*** DATASET EXTRACT

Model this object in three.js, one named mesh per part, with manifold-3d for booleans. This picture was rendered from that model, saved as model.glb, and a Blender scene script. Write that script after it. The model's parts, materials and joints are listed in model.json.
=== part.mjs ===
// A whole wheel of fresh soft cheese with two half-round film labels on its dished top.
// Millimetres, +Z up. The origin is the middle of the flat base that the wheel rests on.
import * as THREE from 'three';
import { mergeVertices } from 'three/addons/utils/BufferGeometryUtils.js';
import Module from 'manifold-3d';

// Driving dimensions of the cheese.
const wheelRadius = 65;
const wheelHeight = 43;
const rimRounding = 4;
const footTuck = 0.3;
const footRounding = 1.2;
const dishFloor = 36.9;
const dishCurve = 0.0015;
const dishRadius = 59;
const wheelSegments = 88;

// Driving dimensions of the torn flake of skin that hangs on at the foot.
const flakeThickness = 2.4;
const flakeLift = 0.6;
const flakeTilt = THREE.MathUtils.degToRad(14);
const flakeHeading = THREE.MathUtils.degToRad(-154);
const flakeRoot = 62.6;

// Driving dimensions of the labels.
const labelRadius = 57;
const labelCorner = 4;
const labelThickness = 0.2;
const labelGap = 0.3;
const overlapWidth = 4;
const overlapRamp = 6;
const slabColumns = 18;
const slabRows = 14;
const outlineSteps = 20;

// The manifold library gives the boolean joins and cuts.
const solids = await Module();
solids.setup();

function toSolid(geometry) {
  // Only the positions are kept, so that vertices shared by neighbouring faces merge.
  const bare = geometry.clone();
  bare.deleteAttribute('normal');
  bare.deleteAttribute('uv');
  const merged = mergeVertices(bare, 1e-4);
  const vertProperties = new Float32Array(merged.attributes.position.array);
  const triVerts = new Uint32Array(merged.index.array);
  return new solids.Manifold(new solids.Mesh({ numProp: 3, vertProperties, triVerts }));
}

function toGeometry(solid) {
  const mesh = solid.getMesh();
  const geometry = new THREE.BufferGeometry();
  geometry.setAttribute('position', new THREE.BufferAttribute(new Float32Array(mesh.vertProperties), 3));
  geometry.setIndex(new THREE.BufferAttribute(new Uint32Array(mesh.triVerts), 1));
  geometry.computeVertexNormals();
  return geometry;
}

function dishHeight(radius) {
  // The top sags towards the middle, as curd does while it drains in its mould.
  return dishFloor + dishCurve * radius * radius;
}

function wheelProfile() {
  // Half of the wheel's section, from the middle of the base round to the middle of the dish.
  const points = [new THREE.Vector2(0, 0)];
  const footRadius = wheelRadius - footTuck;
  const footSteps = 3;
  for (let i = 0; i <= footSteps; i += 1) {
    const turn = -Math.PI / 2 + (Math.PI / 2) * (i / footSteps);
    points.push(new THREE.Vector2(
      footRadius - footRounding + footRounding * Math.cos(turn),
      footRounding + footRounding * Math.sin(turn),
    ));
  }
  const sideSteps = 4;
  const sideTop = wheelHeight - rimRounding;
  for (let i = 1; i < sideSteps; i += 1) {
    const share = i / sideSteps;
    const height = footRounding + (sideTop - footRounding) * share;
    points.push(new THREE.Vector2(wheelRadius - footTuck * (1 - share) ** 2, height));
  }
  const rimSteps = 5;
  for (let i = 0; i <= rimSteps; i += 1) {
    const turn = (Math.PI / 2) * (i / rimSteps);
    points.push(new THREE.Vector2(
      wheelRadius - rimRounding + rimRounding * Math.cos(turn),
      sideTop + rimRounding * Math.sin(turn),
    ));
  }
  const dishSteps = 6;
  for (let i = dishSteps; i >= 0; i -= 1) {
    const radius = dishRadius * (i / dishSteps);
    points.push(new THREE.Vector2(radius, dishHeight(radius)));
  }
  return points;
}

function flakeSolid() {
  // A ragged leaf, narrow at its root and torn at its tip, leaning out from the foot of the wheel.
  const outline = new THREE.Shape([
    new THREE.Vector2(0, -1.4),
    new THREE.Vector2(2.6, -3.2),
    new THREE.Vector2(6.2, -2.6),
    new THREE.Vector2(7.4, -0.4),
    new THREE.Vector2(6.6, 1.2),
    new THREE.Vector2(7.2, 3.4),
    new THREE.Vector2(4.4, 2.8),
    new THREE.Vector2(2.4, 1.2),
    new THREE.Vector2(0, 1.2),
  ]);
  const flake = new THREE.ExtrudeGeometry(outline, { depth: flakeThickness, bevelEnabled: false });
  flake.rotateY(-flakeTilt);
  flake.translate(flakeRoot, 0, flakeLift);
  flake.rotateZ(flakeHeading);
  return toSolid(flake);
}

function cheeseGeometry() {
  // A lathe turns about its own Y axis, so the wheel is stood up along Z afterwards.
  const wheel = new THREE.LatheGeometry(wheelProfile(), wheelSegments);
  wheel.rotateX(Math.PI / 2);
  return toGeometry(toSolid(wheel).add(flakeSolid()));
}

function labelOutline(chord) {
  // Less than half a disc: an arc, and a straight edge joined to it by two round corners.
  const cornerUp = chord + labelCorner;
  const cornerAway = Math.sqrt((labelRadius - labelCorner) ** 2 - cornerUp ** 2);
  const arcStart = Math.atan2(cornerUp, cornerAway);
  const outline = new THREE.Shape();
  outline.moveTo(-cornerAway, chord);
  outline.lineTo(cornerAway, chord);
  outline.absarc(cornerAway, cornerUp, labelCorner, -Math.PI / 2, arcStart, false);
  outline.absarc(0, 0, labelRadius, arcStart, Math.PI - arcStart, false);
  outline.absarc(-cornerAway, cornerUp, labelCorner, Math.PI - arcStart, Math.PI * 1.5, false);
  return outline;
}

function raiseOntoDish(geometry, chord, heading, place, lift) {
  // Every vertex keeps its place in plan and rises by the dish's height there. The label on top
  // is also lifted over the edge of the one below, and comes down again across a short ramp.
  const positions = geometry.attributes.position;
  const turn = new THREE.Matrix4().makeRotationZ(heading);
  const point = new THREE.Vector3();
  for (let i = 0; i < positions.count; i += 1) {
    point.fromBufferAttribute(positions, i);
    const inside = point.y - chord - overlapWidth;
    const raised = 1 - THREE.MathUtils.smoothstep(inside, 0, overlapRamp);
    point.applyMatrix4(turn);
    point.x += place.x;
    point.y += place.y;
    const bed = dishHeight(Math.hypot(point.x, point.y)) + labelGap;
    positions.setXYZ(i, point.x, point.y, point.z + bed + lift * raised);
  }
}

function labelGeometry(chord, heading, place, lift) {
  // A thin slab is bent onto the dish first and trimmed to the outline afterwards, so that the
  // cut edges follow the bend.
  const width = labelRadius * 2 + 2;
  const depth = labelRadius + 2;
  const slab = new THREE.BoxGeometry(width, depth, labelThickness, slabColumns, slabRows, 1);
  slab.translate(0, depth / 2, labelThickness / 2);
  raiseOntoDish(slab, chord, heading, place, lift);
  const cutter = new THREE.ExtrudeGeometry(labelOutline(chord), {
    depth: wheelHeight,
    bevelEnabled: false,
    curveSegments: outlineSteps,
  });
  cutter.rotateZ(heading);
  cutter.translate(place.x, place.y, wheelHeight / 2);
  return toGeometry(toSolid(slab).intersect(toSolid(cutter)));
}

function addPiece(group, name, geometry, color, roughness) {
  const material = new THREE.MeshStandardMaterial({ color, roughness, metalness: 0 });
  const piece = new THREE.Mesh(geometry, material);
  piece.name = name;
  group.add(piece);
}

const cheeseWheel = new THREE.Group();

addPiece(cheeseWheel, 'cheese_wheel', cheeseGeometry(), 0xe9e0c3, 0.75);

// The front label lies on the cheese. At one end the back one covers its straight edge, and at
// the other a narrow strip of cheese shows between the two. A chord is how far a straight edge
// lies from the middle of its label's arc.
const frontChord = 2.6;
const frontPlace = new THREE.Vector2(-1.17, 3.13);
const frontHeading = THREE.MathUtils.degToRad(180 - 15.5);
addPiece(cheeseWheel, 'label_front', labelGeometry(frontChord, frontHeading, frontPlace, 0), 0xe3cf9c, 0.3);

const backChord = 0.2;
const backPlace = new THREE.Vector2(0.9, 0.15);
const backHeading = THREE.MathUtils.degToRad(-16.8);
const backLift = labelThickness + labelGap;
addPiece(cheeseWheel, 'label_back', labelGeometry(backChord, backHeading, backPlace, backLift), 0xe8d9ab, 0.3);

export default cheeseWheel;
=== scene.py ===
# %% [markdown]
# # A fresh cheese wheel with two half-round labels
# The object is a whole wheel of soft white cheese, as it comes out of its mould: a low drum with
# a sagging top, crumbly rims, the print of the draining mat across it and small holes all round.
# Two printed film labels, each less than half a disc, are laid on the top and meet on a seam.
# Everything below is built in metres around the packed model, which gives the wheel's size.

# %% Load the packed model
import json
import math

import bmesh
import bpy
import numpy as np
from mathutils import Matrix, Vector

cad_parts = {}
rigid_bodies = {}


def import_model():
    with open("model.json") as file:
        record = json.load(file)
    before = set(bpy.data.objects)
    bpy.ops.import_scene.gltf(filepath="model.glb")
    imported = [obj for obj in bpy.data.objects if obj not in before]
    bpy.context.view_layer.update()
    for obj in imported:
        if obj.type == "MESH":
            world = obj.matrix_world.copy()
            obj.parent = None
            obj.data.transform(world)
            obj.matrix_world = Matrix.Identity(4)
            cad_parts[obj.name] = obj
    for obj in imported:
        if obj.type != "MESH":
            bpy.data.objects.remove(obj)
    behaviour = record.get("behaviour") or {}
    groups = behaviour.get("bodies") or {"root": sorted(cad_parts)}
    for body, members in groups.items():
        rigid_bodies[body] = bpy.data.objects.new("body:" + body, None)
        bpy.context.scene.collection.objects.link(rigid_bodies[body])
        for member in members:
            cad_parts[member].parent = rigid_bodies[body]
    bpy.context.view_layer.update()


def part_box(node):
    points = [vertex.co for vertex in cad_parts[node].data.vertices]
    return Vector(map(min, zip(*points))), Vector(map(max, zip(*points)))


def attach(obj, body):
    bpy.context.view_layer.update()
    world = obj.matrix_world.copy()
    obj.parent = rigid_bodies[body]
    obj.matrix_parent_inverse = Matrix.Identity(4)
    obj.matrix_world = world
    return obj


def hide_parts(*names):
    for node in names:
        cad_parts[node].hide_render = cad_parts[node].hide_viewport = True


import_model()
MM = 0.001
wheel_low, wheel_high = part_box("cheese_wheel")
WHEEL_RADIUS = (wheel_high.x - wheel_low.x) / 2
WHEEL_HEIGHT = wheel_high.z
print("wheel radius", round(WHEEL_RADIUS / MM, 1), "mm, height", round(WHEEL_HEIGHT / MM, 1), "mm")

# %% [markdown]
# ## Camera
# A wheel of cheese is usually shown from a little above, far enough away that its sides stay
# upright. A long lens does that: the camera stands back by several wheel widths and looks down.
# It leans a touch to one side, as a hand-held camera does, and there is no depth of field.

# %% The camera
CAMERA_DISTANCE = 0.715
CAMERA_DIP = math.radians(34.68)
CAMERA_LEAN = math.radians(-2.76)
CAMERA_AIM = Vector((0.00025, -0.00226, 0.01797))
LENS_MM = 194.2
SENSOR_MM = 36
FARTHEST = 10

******

PROBLEM REQUIREMENTS - In the listing above, locate the line containing "const backChord = 0.2;" and the line containing "obj.parent = None". Transcribe those two lines and everything between them, exactly as written.

PROBLEM SOLUTION -
const backChord = 0.2;
const backPlace = new THREE.Vector2(0.9, 0.15);
const backHeading = THREE.MathUtils.degToRad(-16.8);
const backLift = labelThickness + labelGap;
addPiece(cheeseWheel, 'label_back', labelGeometry(backChord, backHeading, backPlace, backLift), 0xe8d9ab, 0.3);

export default cheeseWheel;
=== scene.py ===
# %% [markdown]
# # A fresh cheese wheel with two half-round labels
# The object is a whole wheel of soft white cheese, as it comes out of its mould: a low drum with
# a sagging top, crumbly rims, the print of the draining mat across it and small holes all round.
# Two printed film labels, each less than half a disc, are laid on the top and meet on a seam.
# Everything below is built in metres around the packed model, which gives the wheel's size.

# %% Load the packed model
import json
import math

import bmesh
import bpy
import numpy as np
from mathutils import Matrix, Vector

cad_parts = {}
rigid_bodies = {}


def import_model():
    with open("model.json") as file:
        record = json.load(file)
    before = set(bpy.data.objects)
    bpy.ops.import_scene.gltf(filepath="model.glb")
    imported = [obj for obj in bpy.data.objects if obj not in before]
    bpy.context.view_layer.update()
    for obj in imported:
        if obj.type == "MESH":
            world = obj.matrix_world.copy()
            obj.parent = None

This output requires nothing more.